Abstract

THiE Ricardian and Heckscher-Ohlin theories are usually seen as alternative explanations of the pattern of trade. The former emphasises inter-country differences in technology (specificially, in labour productivity), the latter differences in factor endowments as the basis for comparative advantage and therefore as the fundamental determinant of trade patterns. However, in a series of papers, J. L. Ford has argued that under certain conditions the two theories are in fact equivalent. This claim has generated considerable controversy, of which the exchange between Lloyd and Ford in this issue is the latest example, and in the present note I attempt to give a self-contained exposition of the issues involved. At the outset, it should be stressed that what is at stake is not the logical but the observational equivalence of the two theories. Under strict Ricardian assumptions, comparative advantage (meaning inter-country differences in autarky prices) and therefore trade patterns are determined by exogenous differences between countries in relative labour productivities.
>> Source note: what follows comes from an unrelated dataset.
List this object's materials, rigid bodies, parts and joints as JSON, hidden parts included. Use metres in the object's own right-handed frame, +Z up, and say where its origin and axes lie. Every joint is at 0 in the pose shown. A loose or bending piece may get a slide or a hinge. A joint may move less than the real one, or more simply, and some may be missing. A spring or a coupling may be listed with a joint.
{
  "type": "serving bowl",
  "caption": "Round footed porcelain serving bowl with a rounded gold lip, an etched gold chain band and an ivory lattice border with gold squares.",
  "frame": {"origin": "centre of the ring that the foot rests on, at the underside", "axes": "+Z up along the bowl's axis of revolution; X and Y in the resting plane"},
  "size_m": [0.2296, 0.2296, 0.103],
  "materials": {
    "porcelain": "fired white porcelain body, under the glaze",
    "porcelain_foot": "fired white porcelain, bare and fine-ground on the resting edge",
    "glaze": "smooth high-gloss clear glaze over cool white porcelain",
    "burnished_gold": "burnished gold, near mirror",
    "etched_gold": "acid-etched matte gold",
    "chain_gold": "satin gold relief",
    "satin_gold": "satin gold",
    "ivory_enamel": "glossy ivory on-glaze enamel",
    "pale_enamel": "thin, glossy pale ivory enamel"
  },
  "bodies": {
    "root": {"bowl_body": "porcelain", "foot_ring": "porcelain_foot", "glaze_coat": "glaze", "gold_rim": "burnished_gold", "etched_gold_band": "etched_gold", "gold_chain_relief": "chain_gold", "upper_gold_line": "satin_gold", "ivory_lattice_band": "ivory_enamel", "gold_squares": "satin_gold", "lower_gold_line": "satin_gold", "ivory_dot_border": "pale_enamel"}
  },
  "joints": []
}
By contrast, Ford and the other participants in this debate have assumed for the most part that all the assumptions needed to guarantee both the Heckscher-Ohlin and the factor-price equalisation theorems hold. In particular, the available technology in a given industry is assumed to be identical in both countries. Hence, the techniques in use in an industry, and so its observed labour productivity, can differ between countries only as a result of inter-country differences in factor prices. In the light of this, differences in labour productivities may be correlated with differences in autarky commodity prices, but they cannot cause them.